Schedules of survival and reproduction can be measured in many ways. Examples include life expectancy , longevity, age at first reproduction, lifetime reproductive output , measures ofactuarial and reproductive senescence , andgeneration time . Although some of these demographic metrics often do a good job as proxies for life history continua [21], no single one of these life history traits adequately captures every characteristic of the demographic schedules \(l_{x}\) and\(m_{x}\). Therefore, comparative studies often use several life history traits and apply methods of dimension reduction to yield emergent, composite measures. The nonlinearity of these schedules, together with the influence of density dependence and stochasticity [22], complicate measurement of their covariance. These complications remain even if the conceptual framework describing life history structures and competing processes of energy allocation is relatively well known (Box 2).
The fast-slow continuum [2] remains the standard framework for understanding life history diversity across the Tree of Life and is characterised using various life history traits mentioned above. ‘Fast’ creatures tend to have quick development and early-life allocation of resources to profuse reproduction over survival. ‘Slow’ creatures have protracted development, delayed maturation, and allocate resources to survival over reproduction.

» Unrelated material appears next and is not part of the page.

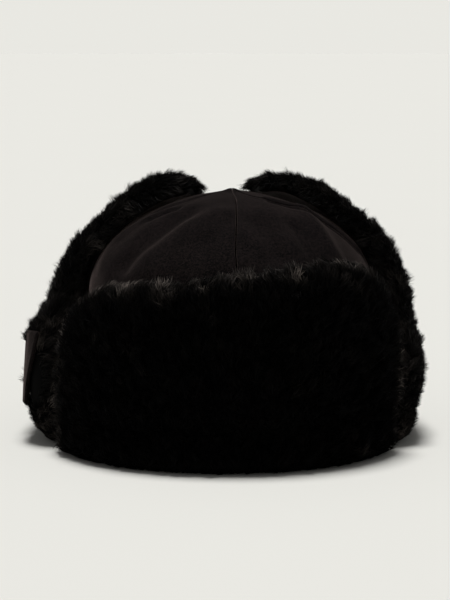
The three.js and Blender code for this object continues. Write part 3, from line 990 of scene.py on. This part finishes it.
@dataclass
class Crown:
    """The four sewn panels of the crown.

    The waves are slight unevenness of the cloth: their lengths along x, y and z.
    """

    form: CrownForm
    shop: Workshop
    wall: float = 3.0
    inner_relief: float = 0.5
    side_round: float = 0.25
    foot_round: float = 1.4
    seam_gap: float = 0.8
    seam_gap_at_apex: float = 0.2
    seam_closes_within: float = 16.0
    last_ring: float = 89.8
    least_radius: float = 1.0
    rings_below: int = 30
    rings_above: int = 56
    columns: int = 72
    seams: dict[str, Seam] = field(
        default_factory=lambda: {
            "front": Seam((4.5, 7.0, 7.0, 6.5, 9.0), (0.0, -25.0, -60.0, -85.0, -125.0)),
            "right": Seam(
                (4.5, 16.0, 30.0, 48.0, 60.0, 75.0, 120.0),
                (0.0, -13.0, -21.0, -24.0, -24.0, -21.0, -17.0),
            ),
            "back": Seam((4.5, 4.5), (0.0, 125.0)),
            "left": Seam(
                (4.5, -13.0, -26.0, -40.0, -56.0, -75.0, -115.0),
                (0.0, -11.0, -17.0, -21.0, -21.0, -18.0, -13.0),
            ),
        }
    )
    folds: tuple[Fold, ...] = (
        Fold(((-25, -43), (-36, -51), (-47, -57), (-63, -62)), 9, -4.4),
        Fold(((-4, -52), (-19, -64), (-32, -75), (-46, -82)), 14, 1.9),
        Fold(((-1, -60), (-8, -72), (-15, -80)), 8, -1.6),
        Fold(((21, -58), (27, -72), (31, -83)), 8, -3.6),
        Fold(((36, -70), (40, -78), (44, -83)), 5, 1.6),
        Fold(((46, -54), (51, -66), (57, -74)), 6.5, -3.2),
        Fold(((49, -24), (54, -32), (63, -53), (69, -64)), 7, 2.6),
        Fold(((-54, -24), (-74, -24), (-80, -40)), 7, 1.4),
        Fold(((26, -16), (48, -20.5), (62, -20), (86, -16)), 2.6, 1.1),
        Fold(((28, -24), (48, -27.5), (62, -27), (84, -24)), 1.8, -1.5),
        Fold(((30, -24), (42, -26.5)), 2.2, -1.0),
        Fold(((-14, -8), (-28, -13.5), (-42, -17.5)), 2.4, 0.7),
        Fold(((-30, -29), (-38, -31), (-47, -33)), 1.8, -1.2),
        Fold(((-34, -26), (-50, -28)), 2.4, 0.9),
    )
    fold_from_z: float = 104.0
    fold_over_z: float = 12.0
    fold_from_y: float = 4.0
    fold_over_y: float = 14.0
    wave_height: float = 0.4
    broad_wave: tuple[float, float, float] = (12.0, 15.0, 21.0)
    broad_wave_start: float = 1.3
    fine_wave: tuple[float, float, float] = (7.0, 9.0, 6.0)
    fine_wave_share: float = 0.6
    lip_height: float = 0.25
    lip_at: float = 3.0
    lip_width: float = 1.7
    groove_depth: float = 0.3
    groove_width: float = 0.7
    knob_height: float = 1.8
    knob_radius: float = 4.5
    seam_fade: float = 32.0

    def relief(self, points: np.ndarray, from_seam: np.ndarray) -> np.ndarray:
        """How far the cloth stands proud of the plain form.

        Args:
            points: Points of the form.
            from_seam: Distances from the nearer seam.

        Returns:
            The height at each point.
        """
        x, y, z = np.moveaxis(points, -1, 0)
        rising = np.clip((z - self.fold_from_z) / self.fold_over_z, 0, 1)
        ahead = np.clip((self.fold_from_y - y) / self.fold_over_y, 0, 1)
        folds = rising * ahead * sum(fold.relief(points) for fold in self.folds)
        broad_x, broad_y, broad_z = self.broad_wave
        fine_x, fine_y, fine_z = self.fine_wave
        waves = np.sin(x / broad_x + self.broad_wave_start) * np.sin(y / broad_y + z / broad_z)
        waves = waves + self.fine_wave_share * np.sin(x / fine_x - y / fine_y + z / fine_z)
        lips = self.lip_height * np.exp(-(((from_seam - self.lip_at) / self.lip_width) ** 2))
        lips = lips - self.groove_depth * np.exp(-((from_seam / self.groove_width) ** 2))
        middle = np.hypot(x - self.form.lean_by, y)
        above = z > self.form.shoulder_z
        knob = self.knob_height * np.exp(-((middle / self.knob_radius) ** 2)) * above
        return folds + self.wave_height * waves + lips * np.clip(middle / self.seam_fade, 0, 1) + knob

    def panel(self, first: str, second: str) -> Slab:
        """The cloth of one panel.

        Args:
            first: The seam where the panel begins.
            second: The seam where it ends, further round towards the right.

        Returns:
            Its slab.
        """
        form = self.form
        steps = np.radians(np.linspace(0, self.last_ring, self.rings_above + 1)[1:])
        dome = form.shoulder_z + (form.apex_z - form.shoulder_z) * np.sin(steps)
        heights = np.concatenate([np.linspace(form.rim_z, form.shoulder_z, self.rings_below), dome])
        start = self.seams[first].azimuths(form, heights)[:, None]
        end = self.seams[second].azimuths(form, heights)[:, None]
        end = np.where(end < start, end + 360, end)
        radius = form.section(heights)[:, None] * form.half_width
        gap = self.seam_gap * np.clip(radius / self.seam_closes_within, self.seam_gap_at_apex, 1)
        inset = np.degrees(gap / 2 / np.maximum(radius, self.least_radius))
        azimuth = start + inset + (end - start - 2 * inset) * places(self.columns, 1.0)
        face = form.wall(azimuth, heights[:, None])
        out = form.normals(face)
        across = walked(face, 1)
        from_seam = np.minimum(across, across[:, -1:] - across)
        lift = self.relief(face, from_seam)[..., None]
        slab = Slab(face + out * lift, face + out * (self.inner_relief * lift - self.wall))
        return slab.rounded(side=self.side_round, foot=self.foot_round, top=0.0, seat=0.5)

    def build(self) -> None:
        """Makes the four panels."""
        around = ("left", "front", "right", "back")
        names = ("crown_front_left", "crown_front_right", "crown_back_right", "crown_back_left")
        for k, name in enumerate(names):
            sewn_to = (names[k - 1], names[(k + 1) % 4])
            slab = self.panel(around[k], around[(k + 1) % 4])
            self.shop.cloth(f"{name}_panel", slab, name, "stretched", sewn_to)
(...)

The fast-slow continuum continues to emerge as an important explanator of eco-evolutionary dynamics across taxa, and more recently in the fields of trophic [23] and disease ecology [24] too.
As well as being a canonic ordination of life history variation, the fast-slow continuum predicts species’ response to global change. Compared to fast-lived species, slow-lived species show higher sensitivity of population growth to sea temperatures in fishes [25], higher extinction rates in mammals and birds [26], and more negative responses of mammals to human disturbances [27]. These characteristics render long-living species less resilient than fast-living species to environmental insults, making the populations of the former more likely to decline (the so-called “malediction of long-lived species” [28]). However, fast species are more sensitive to increases in temporal autocorrelation of the environment [29]. Such patterns have wider implications for future ecosystem function [26] and conservation success [30].